(3D code data)
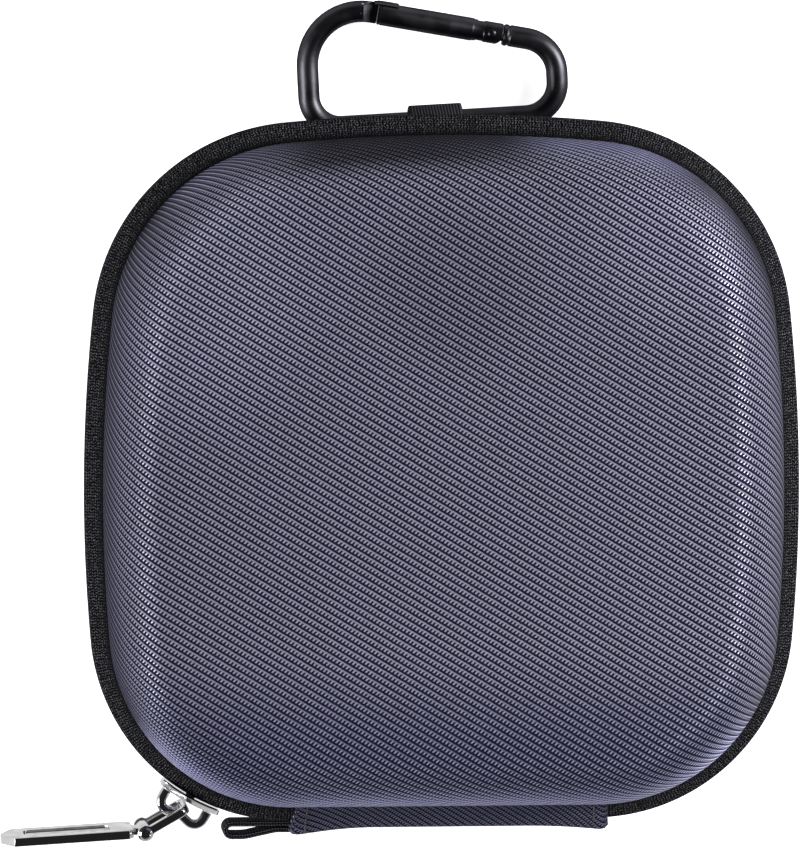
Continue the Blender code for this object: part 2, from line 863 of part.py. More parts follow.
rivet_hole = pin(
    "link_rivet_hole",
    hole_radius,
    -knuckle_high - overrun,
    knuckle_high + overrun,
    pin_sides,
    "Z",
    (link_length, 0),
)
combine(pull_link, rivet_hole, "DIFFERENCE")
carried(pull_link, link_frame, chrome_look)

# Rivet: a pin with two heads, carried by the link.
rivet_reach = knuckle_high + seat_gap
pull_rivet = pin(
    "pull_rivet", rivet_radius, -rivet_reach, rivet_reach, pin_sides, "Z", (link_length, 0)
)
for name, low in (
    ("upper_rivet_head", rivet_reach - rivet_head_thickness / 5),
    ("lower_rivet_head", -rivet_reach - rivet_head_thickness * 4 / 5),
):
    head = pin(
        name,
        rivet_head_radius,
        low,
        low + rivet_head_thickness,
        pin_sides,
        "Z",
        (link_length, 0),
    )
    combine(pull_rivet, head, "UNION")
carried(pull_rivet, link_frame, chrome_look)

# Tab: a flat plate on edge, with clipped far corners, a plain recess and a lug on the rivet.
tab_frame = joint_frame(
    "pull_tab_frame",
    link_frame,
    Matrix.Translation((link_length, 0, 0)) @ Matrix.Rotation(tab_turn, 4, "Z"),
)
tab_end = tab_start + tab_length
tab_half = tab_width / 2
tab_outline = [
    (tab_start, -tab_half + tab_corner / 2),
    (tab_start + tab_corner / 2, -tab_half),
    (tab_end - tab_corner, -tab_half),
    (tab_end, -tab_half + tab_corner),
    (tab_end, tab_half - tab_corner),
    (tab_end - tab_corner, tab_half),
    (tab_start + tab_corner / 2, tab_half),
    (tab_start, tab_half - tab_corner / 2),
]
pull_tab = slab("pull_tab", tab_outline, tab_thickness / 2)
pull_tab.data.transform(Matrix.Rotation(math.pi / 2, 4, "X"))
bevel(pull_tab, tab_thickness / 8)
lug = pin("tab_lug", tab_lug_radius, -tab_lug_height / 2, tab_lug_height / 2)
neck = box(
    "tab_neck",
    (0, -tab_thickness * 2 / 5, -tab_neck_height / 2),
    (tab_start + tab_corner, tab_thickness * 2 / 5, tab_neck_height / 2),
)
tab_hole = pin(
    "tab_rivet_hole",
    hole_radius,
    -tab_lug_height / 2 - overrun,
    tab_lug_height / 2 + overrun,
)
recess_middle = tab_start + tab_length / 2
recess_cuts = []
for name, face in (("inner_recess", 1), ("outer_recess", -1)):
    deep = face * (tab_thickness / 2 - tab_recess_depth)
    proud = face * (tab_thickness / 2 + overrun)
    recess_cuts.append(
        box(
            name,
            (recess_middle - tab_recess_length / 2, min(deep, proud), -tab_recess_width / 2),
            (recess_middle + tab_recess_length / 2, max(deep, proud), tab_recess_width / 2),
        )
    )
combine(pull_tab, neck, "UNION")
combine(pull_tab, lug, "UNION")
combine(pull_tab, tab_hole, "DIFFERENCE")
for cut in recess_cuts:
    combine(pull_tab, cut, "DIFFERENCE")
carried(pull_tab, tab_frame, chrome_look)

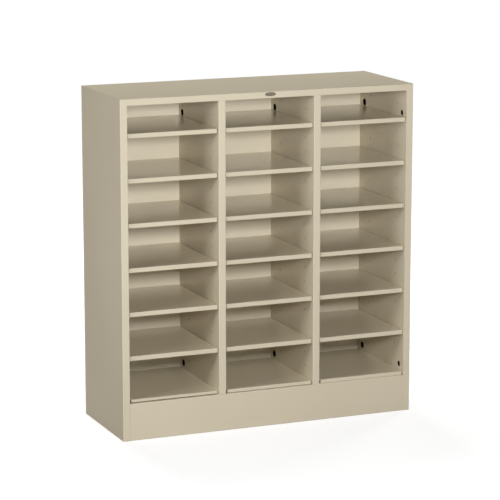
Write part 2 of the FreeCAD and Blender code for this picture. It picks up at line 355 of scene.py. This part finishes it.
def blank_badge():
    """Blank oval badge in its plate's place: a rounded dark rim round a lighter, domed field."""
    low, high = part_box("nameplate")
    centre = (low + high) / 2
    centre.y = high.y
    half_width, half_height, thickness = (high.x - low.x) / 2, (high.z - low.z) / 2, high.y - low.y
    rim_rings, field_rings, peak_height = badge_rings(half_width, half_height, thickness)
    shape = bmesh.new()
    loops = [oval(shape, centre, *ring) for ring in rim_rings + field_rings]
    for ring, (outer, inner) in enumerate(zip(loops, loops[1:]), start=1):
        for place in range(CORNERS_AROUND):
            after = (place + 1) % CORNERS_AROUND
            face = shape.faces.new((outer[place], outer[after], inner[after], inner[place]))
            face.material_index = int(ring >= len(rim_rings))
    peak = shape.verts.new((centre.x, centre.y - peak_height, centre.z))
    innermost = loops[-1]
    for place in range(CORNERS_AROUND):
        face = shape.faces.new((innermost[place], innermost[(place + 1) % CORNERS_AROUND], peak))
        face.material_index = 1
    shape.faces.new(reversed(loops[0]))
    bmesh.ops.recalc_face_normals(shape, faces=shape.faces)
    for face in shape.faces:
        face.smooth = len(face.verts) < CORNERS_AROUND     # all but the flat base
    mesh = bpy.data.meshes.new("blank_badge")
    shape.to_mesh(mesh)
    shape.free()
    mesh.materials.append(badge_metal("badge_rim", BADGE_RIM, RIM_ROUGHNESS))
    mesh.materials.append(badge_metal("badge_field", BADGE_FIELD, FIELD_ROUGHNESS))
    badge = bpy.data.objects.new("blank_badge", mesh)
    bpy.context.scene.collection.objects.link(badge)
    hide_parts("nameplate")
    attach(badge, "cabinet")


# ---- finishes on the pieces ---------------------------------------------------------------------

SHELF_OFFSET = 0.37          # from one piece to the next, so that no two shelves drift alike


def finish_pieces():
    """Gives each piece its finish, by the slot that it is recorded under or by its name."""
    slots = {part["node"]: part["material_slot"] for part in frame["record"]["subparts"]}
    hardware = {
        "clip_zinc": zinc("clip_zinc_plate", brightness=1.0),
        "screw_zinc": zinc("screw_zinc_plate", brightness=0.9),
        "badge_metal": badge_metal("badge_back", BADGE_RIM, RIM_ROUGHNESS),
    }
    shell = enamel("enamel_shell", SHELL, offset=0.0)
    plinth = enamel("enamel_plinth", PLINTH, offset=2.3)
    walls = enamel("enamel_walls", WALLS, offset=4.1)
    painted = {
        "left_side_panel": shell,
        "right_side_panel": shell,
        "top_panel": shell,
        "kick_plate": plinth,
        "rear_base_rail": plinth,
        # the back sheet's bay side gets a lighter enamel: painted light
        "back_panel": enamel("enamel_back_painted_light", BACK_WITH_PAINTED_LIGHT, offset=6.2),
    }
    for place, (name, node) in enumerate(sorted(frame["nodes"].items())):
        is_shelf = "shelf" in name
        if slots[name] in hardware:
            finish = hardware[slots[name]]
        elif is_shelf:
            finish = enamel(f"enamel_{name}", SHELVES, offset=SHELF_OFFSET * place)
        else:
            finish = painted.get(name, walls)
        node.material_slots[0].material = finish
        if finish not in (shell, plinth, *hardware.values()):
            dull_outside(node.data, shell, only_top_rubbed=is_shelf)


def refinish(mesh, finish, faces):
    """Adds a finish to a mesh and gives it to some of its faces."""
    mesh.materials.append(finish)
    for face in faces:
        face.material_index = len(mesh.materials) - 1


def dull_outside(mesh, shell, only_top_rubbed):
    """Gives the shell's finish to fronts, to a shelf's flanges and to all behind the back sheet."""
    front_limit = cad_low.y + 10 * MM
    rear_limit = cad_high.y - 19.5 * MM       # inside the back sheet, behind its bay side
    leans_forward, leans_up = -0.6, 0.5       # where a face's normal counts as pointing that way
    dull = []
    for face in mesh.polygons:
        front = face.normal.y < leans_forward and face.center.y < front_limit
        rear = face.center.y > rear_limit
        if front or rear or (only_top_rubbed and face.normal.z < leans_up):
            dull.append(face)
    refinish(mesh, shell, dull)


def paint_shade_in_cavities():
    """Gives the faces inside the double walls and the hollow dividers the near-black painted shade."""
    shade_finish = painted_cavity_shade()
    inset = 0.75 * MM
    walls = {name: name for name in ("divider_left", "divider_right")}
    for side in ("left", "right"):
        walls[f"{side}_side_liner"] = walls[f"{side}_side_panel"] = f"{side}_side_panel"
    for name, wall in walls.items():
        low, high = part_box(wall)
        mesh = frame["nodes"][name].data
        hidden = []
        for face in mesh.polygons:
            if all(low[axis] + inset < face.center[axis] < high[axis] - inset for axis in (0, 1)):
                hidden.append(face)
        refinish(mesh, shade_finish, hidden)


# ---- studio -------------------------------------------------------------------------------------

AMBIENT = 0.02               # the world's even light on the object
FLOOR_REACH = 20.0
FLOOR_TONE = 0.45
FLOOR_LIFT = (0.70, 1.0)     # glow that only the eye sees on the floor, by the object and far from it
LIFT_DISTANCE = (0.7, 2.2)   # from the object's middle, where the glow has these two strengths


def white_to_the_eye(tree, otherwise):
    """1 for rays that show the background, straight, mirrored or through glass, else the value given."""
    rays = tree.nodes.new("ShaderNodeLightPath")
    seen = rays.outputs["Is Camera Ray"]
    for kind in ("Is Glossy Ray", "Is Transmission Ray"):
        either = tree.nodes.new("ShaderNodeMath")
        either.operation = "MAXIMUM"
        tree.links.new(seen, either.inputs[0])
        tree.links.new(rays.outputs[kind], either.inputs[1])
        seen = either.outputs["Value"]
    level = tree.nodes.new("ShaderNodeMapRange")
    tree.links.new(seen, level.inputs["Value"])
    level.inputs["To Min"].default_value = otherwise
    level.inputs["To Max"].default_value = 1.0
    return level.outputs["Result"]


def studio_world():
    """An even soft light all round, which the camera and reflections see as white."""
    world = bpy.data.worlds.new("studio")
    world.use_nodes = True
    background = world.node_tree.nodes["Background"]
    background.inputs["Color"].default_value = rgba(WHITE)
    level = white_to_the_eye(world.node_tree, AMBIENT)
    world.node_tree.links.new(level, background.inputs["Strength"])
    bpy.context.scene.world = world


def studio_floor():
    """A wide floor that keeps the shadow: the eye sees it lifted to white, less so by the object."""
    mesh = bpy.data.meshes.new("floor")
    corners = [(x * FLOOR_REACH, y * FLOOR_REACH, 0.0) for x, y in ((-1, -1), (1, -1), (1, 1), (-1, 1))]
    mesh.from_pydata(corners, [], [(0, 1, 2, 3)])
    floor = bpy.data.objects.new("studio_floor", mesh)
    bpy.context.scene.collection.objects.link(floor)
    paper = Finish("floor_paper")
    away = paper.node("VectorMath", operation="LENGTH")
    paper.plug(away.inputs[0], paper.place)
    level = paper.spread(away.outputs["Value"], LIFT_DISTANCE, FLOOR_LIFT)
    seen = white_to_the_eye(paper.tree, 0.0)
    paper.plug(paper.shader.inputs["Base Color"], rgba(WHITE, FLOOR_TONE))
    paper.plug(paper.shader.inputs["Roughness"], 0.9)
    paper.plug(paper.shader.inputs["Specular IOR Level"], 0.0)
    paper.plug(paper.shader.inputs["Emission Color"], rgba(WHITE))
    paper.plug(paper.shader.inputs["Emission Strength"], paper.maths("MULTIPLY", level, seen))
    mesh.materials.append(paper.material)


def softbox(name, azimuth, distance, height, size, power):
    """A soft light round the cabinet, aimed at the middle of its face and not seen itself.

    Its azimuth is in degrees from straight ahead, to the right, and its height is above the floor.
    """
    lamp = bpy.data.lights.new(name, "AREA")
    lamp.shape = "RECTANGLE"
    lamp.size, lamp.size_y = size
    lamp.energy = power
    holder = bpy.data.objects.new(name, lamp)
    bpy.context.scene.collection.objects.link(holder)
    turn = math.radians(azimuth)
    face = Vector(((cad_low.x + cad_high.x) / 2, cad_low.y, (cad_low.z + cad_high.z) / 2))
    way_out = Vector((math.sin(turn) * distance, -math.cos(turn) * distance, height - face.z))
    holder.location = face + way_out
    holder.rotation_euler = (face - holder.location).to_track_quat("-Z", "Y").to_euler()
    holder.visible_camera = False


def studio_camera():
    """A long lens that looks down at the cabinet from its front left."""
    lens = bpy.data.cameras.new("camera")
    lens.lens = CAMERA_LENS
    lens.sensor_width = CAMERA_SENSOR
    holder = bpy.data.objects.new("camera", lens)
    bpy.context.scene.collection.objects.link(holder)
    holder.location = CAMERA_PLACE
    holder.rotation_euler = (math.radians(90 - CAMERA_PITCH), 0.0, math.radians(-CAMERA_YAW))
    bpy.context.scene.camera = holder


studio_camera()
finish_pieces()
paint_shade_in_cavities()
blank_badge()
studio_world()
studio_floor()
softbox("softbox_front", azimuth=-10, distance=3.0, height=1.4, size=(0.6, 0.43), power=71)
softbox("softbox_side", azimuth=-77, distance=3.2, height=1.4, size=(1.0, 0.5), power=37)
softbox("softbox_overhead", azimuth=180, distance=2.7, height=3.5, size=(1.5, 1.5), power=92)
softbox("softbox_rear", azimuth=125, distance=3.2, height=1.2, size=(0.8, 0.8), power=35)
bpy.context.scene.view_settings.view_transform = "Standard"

Exercise requirements = Say how many lines above hold the word "Blender", giving only the count.

Answer to the exercise = 2